Built as a mansion for a wealthy London merchant in the late 17th century, the Province House eventually became the seat of the British government, housing a succession of royal governors. It was filled with artifacts that would become symbols of colonialism, including the royal coat of arms of the reigning monarch. The last of those would be King George III, whose rule would start a revolution.
When the Province House passed into MGH’s hands, a number of these artifacts—including the coat of arms and the building’s copper weathervane in the shape of a Native American archer—came with it. Many of these relics found their way into the collection of MGH surgeon John Collins Warren, who was quite the magpie for items odd and unusual. This was a man who kept a fully assembled skeleton of a mastodon in the front parlor of his Beacon Hill home.

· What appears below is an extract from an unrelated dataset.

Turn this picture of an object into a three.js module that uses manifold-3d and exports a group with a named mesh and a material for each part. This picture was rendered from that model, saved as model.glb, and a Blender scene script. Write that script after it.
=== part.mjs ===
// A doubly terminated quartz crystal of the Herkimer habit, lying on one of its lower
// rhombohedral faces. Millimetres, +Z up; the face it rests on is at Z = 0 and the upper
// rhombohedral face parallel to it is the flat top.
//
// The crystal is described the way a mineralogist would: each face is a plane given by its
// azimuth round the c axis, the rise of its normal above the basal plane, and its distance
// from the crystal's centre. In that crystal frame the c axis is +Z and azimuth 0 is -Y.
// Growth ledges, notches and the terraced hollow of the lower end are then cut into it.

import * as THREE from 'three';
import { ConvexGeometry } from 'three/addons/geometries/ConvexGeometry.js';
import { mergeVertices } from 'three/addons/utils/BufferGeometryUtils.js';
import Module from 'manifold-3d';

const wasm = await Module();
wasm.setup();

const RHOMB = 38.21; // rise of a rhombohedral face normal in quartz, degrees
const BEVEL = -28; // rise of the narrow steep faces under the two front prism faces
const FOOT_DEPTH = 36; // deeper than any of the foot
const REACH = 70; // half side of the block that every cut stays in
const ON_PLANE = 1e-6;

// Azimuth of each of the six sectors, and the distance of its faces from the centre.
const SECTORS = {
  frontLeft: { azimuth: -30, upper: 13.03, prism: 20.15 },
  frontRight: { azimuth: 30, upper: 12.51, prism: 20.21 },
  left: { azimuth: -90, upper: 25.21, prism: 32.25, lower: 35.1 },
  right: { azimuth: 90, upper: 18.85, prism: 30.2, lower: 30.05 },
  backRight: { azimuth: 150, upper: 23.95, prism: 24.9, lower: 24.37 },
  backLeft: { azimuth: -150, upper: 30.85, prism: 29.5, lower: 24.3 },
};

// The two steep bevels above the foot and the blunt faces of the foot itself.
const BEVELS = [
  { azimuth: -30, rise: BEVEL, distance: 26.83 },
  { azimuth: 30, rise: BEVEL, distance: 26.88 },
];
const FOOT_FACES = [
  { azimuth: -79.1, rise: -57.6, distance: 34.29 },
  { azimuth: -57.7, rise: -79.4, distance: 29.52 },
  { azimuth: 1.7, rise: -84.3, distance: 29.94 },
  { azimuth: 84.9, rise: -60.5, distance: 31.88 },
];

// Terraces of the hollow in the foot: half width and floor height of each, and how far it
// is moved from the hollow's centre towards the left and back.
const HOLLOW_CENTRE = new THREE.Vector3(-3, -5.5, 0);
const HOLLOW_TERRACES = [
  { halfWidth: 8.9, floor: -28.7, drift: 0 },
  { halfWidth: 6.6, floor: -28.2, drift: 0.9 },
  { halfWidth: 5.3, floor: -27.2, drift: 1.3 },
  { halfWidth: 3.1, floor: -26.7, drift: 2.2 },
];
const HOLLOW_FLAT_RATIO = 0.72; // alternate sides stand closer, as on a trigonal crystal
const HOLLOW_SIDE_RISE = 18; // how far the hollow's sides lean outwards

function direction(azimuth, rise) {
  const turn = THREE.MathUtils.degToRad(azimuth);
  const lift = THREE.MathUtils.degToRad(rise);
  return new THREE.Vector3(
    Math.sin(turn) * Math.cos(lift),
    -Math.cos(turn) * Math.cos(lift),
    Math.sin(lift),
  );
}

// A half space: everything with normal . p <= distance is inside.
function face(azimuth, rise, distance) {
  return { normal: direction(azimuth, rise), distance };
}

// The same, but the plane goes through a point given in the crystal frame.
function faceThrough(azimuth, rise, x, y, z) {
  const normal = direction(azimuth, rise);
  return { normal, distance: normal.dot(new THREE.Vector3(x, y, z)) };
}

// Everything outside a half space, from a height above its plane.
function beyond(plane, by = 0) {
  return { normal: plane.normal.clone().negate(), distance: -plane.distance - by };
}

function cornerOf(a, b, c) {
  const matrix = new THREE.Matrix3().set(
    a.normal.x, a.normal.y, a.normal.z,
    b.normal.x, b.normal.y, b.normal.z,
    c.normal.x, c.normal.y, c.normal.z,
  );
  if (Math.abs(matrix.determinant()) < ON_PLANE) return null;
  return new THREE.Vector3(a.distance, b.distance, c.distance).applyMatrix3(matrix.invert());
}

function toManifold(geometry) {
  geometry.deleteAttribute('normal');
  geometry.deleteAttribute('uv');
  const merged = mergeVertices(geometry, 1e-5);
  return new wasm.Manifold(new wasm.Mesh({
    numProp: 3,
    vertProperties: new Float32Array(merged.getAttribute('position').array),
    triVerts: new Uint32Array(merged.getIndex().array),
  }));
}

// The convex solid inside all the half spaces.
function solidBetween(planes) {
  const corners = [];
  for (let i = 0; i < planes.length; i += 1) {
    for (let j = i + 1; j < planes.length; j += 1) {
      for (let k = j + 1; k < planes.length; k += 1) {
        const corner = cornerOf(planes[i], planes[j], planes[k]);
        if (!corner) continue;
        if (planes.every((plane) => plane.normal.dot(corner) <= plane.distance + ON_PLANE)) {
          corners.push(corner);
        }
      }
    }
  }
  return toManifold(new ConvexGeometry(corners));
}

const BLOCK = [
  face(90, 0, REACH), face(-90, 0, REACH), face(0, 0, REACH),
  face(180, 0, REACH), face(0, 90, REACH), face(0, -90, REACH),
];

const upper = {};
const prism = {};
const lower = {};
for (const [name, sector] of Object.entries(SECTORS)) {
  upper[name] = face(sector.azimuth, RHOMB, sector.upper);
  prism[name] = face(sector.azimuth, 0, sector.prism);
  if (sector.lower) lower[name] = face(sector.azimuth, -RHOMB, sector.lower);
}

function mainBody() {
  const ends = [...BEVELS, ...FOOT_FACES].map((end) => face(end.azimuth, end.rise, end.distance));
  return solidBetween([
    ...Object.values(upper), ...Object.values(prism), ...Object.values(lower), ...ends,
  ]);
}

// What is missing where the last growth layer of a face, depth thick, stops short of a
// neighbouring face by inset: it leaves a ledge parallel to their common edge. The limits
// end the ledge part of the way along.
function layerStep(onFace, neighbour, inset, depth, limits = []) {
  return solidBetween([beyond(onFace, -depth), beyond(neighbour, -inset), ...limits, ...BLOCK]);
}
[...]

Warren died in 1856, and much of his collection, including his own skeleton, became part of the Warren Museum at Harvard Medical School. Other items, such as the mastodon, would make their way to the American Museum of Natural History in New York City. His papers, some family artifacts and the Province House weathervane went to the Massachusetts Historical Society. Other items came back to the MGH; many assumed this included the coat of arms.

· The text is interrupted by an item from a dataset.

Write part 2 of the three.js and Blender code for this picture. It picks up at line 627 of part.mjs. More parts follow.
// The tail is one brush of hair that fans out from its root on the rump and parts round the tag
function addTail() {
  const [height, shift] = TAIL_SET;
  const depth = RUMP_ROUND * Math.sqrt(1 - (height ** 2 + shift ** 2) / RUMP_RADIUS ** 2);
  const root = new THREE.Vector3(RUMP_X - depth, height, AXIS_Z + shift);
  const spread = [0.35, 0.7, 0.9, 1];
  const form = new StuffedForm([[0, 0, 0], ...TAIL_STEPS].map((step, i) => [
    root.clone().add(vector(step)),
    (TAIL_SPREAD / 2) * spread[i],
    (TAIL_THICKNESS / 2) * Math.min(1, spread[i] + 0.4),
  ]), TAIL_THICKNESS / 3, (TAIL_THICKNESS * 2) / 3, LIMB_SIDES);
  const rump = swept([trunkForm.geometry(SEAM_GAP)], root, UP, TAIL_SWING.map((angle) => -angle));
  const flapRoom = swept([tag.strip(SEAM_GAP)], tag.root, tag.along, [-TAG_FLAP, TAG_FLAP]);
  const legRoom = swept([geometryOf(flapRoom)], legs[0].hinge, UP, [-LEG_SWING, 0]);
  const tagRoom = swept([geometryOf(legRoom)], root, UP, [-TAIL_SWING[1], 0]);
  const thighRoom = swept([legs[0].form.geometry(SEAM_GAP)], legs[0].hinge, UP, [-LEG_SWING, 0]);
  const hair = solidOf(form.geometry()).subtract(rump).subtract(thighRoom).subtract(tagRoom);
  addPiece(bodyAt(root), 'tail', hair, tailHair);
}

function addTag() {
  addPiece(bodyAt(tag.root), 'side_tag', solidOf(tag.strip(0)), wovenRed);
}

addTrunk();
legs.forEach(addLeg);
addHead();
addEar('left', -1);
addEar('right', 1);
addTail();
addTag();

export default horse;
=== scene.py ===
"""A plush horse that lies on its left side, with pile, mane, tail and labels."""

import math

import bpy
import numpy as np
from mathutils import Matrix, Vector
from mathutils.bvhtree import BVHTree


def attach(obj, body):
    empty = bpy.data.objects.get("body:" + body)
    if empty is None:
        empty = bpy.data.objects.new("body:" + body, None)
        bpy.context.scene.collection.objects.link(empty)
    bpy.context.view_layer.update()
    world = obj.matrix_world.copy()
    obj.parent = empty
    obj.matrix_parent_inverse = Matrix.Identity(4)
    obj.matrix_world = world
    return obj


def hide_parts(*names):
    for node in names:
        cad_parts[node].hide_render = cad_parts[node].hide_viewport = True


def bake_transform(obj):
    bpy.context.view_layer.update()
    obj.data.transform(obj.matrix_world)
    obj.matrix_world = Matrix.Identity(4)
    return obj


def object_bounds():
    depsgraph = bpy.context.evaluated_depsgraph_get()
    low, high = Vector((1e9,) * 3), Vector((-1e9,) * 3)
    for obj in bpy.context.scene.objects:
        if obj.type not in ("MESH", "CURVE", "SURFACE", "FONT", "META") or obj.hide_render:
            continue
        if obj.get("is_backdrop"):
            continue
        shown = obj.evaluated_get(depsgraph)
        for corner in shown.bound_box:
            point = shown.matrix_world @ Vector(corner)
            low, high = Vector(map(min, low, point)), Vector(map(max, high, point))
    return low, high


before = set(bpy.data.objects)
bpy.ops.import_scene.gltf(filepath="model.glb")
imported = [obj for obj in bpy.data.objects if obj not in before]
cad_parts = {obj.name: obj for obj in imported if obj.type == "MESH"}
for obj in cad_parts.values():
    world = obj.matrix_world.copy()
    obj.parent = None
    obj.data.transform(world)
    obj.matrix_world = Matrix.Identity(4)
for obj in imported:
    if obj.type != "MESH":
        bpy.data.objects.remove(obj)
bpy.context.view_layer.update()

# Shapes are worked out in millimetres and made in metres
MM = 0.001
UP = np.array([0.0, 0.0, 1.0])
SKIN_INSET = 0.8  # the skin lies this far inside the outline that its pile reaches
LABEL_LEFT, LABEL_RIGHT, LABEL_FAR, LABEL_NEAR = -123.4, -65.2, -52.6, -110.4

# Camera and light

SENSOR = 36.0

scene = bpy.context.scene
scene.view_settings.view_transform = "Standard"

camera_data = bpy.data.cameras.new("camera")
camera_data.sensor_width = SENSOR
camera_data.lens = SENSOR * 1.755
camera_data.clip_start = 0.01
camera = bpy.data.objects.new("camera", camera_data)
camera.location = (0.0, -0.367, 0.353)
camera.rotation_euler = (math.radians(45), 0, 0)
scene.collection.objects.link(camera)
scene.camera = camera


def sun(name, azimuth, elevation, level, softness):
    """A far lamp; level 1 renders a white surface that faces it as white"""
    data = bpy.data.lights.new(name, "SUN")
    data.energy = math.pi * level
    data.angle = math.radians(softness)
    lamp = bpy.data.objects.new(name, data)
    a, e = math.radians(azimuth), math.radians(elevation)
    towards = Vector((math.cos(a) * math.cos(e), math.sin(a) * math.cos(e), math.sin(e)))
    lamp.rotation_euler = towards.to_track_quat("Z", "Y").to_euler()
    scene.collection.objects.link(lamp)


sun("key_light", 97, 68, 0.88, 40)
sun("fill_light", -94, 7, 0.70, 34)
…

Indeed, for many years a royal coat of arms has been part of the hospital’s special collections. Hand carved from hardwood and vibrantly painted, it is a spectacular piece of art. Until recently, many believed it to have hung in the Province House. Unfortunately, it did not: In fact, it displays the heraldry not of George III but of Queen Victoria, whose reign began some 17 years after George III, and a year before the hospital opened its doors to patients.
A look at the archives provides some details. Correspondence informs us that the coat of arms in the MGH collection came to the hospital in 1939 under the mistaken impression that it was the Province House original. It wasn’t until earlier this year that the hospital discovered—through an inquiry about it status—that its coat of arms was not the Province House original. Rather, the original is on display at the Old State House in Boston, and is part of the original Warren collection that was donated to the Massachusetts Historical Society.
Michelle Marcella is the operations and finance manager at the Paul S. Russell, MD Museum of Medical History and Innovation at Massachusetts General Hospital.